- Born: December 5, 1915
- Died: 1997 (aged 81–82)
- Occupations: dancer; actress;

= Aziza Azimova =

Aziza Azimova (Азиза Азимова, Ази́за Ази́мова) (December 5, 1915 - 1997) was a Soviet and Tajikistani ballet dancer and actress.

==Life==
Born in the village of Surkhi, Uroteppa, Sughd Region, Azimova entered the Bukhara Women's Pedagogical Institute in 1927 and began working with the havaskoron amateur troupe. In 1930 she joined the roster of the traveling Theater of Tashkent Workers. In 1932 she returned to the Tajik SSR, where she began work at the Lahuti State Academy of Dramatic Arts.
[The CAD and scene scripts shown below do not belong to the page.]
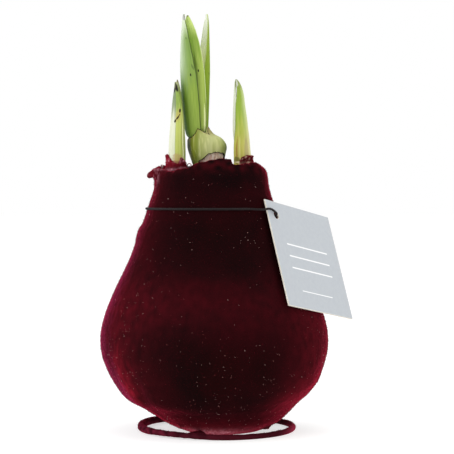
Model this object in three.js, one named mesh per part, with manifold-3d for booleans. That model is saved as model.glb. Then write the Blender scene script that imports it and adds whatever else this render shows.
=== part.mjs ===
// An amaryllis bulb dipped in wax and flocked with dark red velvet. It stands on a wire ring whose
// spike is pushed into its base, sends up three shoots, and wears a card tag on an elastic cord.
// Millimetres, +Z up, front towards -Y. The origin is on the flat base, under the bulb's axis.
import * as THREE from "three";
import { mergeVertices } from "three/addons/utils/BufferGeometryUtils.js";
import Module from "manifold-3d";

const wasm = await Module();
wasm.setup();

// ---------------------------------------------------------------- driving dimensions

const gap = 0.3; // left between pieces that touch

// The bulb's outline as [distance from the axis, height], up its left and its right side.
const bulb = {
  left: [
    [11, 0], [18.4, 3.6], [24.2, 7], [30.6, 10.3], [36.8, 15], [41.8, 22.2], [44.8, 30], [45.4, 38],
    [43.6, 47], [39.4, 57.5], [34.4, 67.5], [31.2, 77], [28.2, 84.5], [25.6, 92], [24, 98], [24, 101],
  ],
  right: [
    [18, 0], [22, 1.6], [26, 4.2], [31.6, 9], [37.4, 14.8], [42.2, 21.4], [44.9, 30], [45.5, 38],
    [43.7, 47], [39.8, 57.5], [35, 67.5], [30, 77], [26.2, 84.5], [23.8, 92], [22.3, 98], [21.8, 101],
  ],
  around: 60,
  rows: 32,
};

const rim = {
  // Height of the cut lip, as [degrees, height], once round.
  top: [
    [-20, 104.6], [0, 103.9], [25, 105.6], [60, 106.3], [100, 105.7], [140, 106.2], [175, 105.3],
    [200, 104.2], [214, 103.6], [228, 104.1], [241, 105], [257, 107.2], [270, 108], [282, 108.4],
    [290, 106.6], [305, 106.2], [328, 106.4], [340, 104.6], [360, 103.9],
  ],
  lip: [[0.1, 3.5], [0.5, 1.6], [1.4, 0.4], [2.4, 0], [3.4, 0.7], [4.2, 2.1]], // [inset, drop]
  floor: 101.6, // the crater inside the lip
};

const cord = { height: 88.6, radius: 0.5, knot: 62 }; // the knot's place, in degrees round the neck

// A square card. Its hole hangs on the cord, and it lies against the bulb's right shoulder.
const tag = {
  side: 44.6,
  thickness: 0.6,
  holeRadius: 1.6,
  holeInset: [5.7, 5.9], // from the upper left corner, across and down
  corner: [19.6, -15.9, 92.4],
  turn: 56.2, // degrees about the upright
  lean: -22.1, // degrees back from the upright
  roll: 10.9, // degrees clockwise in its own plane
};

// The ring lies on the table, but springs up a little at the front left, where the spoke leaves it.
// Wax has gathered on its left. Sections once round: [degrees, height of the middle, radius].
const stand = {
  ringRadius: 30.3,
  ringMiddle: [1.2, 0],
  sections: [
    [-50, 1, 1.05], [0, 1.05, 1.15], [60, 1.05, 1.15], [110, 1.1, 1.15], [150, 1.65, 1.5],
    [180, 1.5, 1.55], [205, 1.5, 1.4], [225, 1.75, 1.15], [248, 1.75, 1.05], [270, 1.2, 1.05],
    [310, 1, 1.05], [360, 1.05, 1.15],
  ],
  spokeAt: 248, // degrees
  spoke: { radius: 1.05, height: 1.3, bend: 3.5 },
  spike: [6, 3.5, 22],
};

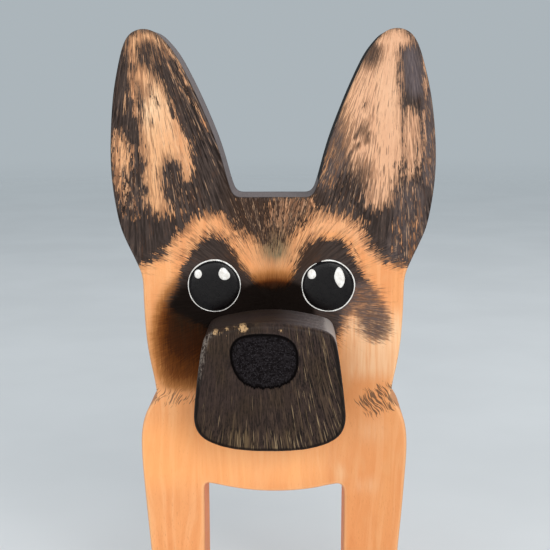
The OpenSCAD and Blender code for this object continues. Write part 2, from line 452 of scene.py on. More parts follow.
# straight strokes laid over the coat: ends, half width, light (1) or dark (-1)
STROKES = [
    ((-37.7, 158), (-37.6, 146), 0.45, 1), ((-29.8, 171.8), (-26.2, 166.8), 0.20, 1), ((-28.4, 165.6), (-25.6, 160.4), 0.26, 1),
    ((-25.1, 164.2), (-22.8, 160), 0.18, 1), ((-24.3, 159.6), (-22.8, 155.2), 0.18, 1), ((-27.4, 169.6), (-25, 165.2), 0.14, 1),
    ((-20.6, 154), (-17.6, 147.5), 0.16, 1), ((-22.8, 131.6), (-20.4, 126.4), 0.25, 1), ((-23.6, 163.8), (-20.9, 158.4), 0.14, 1), ((-26.4, 168.0), (-24.0, 163.6), 0.16, 1),
    ((-27.0, 163.0), (-24.6, 158.0), 0.14, 1), ((-22.3, 157.8), (-19.6, 151.8), 0.14, 1), ((-30.4, 170.2), (-28.2, 166.8), 0.18, 1), ((-31.8, 157), (-31.1, 154.6), 0.25, -1),
    ((-27.6, 153.6), (-27, 151.3), 0.4, -1), ((-33, 150.8), (-33, 149.3), 0.3, -1), ((-37.4, 151), (-36.9, 134), 0.8, -1),
    ((-38.9, 156), (-38.5, 145), 0.9, -1), ((-33.6, 160), (-33.2, 157), 0.2, -1), ((-34.2, 166.5), (-32.6, 163.6), 0.4, -1),
    ((-36.6, 157.5), (-36.5, 151.5), 0.5, -1), ((-38, 133.5), (-36.4, 131.5), 1.7, -1), ((-35.6, 138.6), (-36.8, 133), 0.4, -1),
    ((24.9, 155.3), (24.5, 153.9), 0.16, -1), ((26.8, 151), (24.8, 147.2), 0.05, -1), ((25.2, 150.3), (22.6, 145.8), 0.05, -1),
    ((26.0, 147.0), (25.4, 145.0), 0.18, -1), ((23.4, 144), (20.6, 140.6), 0.08, -1), ((33.3, 139), (33.0, 137.8), 0.16, -1),
    ((33.9, 162), (34.6, 152), 0.15, -1), ((35.0, 156), (35.4, 134), 0.12, -1),
    ((40.6, 166), (41.7, 157), 0.25, 1), ((41.0, 153), (41.4, 143), 0.35, 1),
    ((-9.9, 114.6), (-8.2, 111.2), 0.35, 1), ((21.3, 117.4), (24.4, 111.6), 0.1, -1), ((10.6, 129), (11.4, 127), 0.5, 1),
]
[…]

At this stage in her career she was an actress, appearing in such roles as Shirin in Struggle by Abulhaq Usmonov; the title role in Ra'no by Saidmurodov; and Adelma in Turandot by Carlo Gozzi. She became a member of the Communist Party of the Soviet Union in 1941. Between 1938 and 1946, Azimova performed at the State Theater in Dushanbe. Her roles there included Nozgul in Two Flowers by Aleksandr Lensky; Lise in La fille mal gardée by Peter Ludwig Hertel; and Maria in The Fountain of Bakhchisarai by Boris Asafyev. From 1946 to 1951 she attended the Lunacharsky State Institute for Theatre Arts in Moscow, receiving a degree in directorship and advanced ballet. During this time she performed in Doktor Aybolit by Igor Morozov and The Red Poppy by Reinhold Glière; the latter served as her dissertation performance. Azimova then returned to Tajikistan, serving as the chief dancer of the State Philharmonic Society, and taught younger performers as well. In 1964 and 1965 she worked in Kabul. In 1967 she became a member of the faculty at the Dushanbe Pedagogical Institute. Later in life she served as a ballet mistress. Besides ballet, she also expressed an interest in Tajik folk dance. For her work Azimova received numerous awards during her career; chief among these was the title of People's Artist of the Tajik SSR, which she received in 1941. She twice was granted the Order of the Red Banner of Labour and twice the Order of the Badge of Honour, and she was awarded numerous other medals as well. She died in 1997.

Azimova was among the first Tajikistani ballet dancers to make a career in the Russian theater. She remains a highly regarded figure in the Tajikistani cultural sphere.